##### AVAILABLE DATA #####

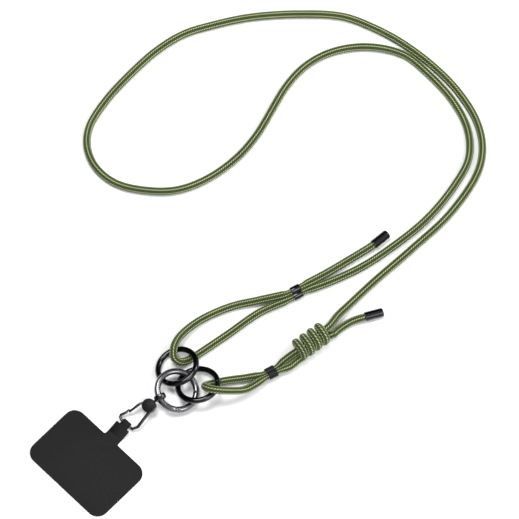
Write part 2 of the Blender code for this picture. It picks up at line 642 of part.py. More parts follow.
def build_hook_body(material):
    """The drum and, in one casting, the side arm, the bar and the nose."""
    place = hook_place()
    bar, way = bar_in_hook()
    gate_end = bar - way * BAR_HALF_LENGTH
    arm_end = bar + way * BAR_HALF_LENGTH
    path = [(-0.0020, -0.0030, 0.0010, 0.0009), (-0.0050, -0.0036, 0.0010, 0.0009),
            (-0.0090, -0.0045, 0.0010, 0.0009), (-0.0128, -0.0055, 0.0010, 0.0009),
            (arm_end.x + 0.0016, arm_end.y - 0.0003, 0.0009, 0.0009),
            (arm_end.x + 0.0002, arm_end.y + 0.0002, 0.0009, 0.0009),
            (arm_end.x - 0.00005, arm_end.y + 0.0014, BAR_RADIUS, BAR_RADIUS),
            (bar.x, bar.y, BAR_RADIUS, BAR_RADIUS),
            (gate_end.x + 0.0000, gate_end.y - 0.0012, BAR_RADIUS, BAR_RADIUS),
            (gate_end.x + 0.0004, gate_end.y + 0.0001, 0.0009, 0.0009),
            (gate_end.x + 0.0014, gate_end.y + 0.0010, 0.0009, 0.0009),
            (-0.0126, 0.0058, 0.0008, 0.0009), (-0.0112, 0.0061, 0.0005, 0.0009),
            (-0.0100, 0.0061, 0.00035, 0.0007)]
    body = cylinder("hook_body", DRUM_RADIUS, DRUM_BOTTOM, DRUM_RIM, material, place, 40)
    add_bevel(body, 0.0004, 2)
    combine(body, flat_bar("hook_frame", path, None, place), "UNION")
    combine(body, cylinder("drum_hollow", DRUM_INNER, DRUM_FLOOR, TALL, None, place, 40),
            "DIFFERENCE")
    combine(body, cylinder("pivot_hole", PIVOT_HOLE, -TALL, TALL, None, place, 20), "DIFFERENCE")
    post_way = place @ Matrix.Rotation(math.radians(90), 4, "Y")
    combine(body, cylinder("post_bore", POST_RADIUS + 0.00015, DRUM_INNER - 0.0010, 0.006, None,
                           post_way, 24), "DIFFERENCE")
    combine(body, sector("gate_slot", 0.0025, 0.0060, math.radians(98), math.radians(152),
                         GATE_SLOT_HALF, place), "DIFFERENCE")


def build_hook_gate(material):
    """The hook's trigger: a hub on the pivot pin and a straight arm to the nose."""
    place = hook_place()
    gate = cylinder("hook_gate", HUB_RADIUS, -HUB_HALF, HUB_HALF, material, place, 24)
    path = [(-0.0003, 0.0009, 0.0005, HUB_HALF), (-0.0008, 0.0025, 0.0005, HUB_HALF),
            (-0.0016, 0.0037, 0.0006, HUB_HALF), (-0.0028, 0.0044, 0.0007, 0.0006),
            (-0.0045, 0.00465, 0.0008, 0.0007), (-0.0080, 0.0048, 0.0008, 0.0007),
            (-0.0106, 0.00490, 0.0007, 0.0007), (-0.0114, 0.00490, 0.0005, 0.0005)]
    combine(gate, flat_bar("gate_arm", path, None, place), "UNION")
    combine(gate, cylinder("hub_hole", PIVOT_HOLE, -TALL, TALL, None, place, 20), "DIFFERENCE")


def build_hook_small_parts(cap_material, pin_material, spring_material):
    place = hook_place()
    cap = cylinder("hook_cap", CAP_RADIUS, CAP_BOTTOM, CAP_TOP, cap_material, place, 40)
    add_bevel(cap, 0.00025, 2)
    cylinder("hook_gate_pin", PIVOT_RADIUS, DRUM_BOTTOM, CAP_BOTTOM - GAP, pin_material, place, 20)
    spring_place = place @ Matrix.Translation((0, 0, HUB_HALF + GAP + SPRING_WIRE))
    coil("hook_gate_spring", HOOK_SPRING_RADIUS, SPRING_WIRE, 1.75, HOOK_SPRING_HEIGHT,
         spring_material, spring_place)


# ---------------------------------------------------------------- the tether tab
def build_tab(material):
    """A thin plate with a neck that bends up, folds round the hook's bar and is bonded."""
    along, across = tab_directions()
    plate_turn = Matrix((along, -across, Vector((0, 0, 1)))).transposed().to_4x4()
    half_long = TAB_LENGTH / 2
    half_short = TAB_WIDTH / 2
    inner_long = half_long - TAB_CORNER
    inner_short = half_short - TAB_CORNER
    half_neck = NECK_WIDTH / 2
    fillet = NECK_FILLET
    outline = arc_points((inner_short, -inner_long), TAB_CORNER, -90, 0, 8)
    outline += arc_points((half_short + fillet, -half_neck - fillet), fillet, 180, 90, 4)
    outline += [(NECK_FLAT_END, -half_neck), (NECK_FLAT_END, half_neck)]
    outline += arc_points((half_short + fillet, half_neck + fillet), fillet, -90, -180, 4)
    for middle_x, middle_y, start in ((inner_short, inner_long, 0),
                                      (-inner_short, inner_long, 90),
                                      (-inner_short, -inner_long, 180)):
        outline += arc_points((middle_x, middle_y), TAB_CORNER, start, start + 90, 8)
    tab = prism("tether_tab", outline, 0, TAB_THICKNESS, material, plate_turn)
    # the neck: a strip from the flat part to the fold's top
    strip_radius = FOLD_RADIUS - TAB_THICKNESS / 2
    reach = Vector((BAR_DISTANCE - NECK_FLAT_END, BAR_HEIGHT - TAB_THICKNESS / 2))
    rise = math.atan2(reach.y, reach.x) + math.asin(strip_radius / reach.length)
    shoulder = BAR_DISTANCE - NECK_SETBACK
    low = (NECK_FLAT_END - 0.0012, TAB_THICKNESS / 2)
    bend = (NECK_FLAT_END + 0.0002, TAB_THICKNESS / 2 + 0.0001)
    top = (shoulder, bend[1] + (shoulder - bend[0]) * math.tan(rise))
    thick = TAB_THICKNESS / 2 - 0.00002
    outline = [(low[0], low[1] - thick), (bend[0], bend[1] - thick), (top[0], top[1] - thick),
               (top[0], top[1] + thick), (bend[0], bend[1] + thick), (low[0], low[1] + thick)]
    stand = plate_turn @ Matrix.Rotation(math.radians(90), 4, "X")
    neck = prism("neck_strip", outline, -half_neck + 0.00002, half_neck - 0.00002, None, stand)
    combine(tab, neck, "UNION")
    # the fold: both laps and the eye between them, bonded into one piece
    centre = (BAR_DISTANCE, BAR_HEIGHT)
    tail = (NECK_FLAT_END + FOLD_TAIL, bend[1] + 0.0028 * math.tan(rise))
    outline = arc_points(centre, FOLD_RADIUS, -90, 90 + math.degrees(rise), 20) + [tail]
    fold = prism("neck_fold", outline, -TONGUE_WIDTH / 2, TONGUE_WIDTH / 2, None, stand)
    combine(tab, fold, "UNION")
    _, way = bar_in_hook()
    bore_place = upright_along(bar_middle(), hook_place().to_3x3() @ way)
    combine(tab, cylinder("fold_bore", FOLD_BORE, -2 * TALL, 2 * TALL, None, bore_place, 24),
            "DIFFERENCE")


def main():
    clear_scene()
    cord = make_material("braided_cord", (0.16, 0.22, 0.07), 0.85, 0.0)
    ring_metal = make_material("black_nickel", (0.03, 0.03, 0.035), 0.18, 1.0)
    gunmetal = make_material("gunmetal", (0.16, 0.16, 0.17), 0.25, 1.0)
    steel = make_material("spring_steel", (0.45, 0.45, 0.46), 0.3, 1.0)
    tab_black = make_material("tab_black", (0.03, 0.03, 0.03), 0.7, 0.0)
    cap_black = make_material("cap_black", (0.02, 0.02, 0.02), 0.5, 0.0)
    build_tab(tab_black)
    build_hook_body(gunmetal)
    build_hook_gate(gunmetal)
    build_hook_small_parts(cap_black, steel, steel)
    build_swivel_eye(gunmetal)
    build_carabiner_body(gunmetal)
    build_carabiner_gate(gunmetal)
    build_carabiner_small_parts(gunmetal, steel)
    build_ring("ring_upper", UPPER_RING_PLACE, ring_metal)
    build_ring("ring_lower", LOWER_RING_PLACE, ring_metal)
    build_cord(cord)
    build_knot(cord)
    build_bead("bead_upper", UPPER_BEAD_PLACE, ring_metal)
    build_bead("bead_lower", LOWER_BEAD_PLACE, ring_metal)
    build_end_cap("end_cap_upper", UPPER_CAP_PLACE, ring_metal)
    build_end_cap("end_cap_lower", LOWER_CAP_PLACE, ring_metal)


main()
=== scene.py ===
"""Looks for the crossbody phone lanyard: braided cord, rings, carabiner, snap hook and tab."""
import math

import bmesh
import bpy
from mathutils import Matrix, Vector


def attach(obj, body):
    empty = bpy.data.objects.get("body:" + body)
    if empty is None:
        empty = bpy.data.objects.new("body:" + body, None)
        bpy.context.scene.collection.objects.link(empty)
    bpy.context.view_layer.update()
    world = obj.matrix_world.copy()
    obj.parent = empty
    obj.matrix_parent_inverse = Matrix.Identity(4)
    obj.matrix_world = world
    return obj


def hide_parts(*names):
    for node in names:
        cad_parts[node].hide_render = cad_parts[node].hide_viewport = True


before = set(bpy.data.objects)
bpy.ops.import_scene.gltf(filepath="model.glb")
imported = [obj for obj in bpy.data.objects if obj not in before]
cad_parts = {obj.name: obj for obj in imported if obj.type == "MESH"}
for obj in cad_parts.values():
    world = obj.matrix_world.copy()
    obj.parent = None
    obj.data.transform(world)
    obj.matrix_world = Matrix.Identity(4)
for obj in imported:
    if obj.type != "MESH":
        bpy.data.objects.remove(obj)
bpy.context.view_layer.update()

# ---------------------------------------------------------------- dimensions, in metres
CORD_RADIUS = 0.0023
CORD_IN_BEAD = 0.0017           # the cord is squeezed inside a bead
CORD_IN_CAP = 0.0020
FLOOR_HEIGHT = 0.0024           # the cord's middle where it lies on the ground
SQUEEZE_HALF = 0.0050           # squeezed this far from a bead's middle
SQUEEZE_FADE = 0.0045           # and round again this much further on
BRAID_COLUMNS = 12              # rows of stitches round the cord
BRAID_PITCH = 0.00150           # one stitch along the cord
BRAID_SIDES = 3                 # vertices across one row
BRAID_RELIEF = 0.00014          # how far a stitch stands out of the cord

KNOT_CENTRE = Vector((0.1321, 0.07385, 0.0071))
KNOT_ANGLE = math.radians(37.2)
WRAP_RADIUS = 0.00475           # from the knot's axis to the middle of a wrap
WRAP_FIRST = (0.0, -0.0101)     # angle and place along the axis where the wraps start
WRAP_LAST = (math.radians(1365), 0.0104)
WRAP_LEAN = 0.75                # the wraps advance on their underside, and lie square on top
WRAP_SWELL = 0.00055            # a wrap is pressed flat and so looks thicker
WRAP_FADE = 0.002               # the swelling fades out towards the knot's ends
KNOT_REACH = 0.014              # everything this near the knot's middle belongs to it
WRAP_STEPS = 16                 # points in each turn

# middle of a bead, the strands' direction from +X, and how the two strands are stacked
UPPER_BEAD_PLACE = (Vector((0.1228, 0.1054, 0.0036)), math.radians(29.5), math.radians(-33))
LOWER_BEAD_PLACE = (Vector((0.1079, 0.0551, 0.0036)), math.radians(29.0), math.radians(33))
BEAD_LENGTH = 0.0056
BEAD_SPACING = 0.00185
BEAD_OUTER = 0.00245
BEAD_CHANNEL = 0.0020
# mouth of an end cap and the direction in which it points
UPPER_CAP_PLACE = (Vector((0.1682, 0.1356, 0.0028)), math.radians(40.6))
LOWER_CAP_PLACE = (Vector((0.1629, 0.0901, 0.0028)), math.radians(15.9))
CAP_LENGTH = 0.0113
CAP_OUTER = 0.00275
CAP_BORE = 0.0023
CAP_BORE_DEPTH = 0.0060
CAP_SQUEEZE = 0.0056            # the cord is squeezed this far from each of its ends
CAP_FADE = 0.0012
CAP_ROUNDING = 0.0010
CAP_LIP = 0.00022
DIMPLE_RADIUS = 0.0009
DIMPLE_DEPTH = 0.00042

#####

Return all lines containing the word "empty".

### EXERCISE RESPONSE
    empty = bpy.data.objects.get("body:" + body)
    if empty is None:
        empty = bpy.data.objects.new("body:" + body, None)
        bpy.context.scene.collection.objects.link(empty)
    obj.parent = empty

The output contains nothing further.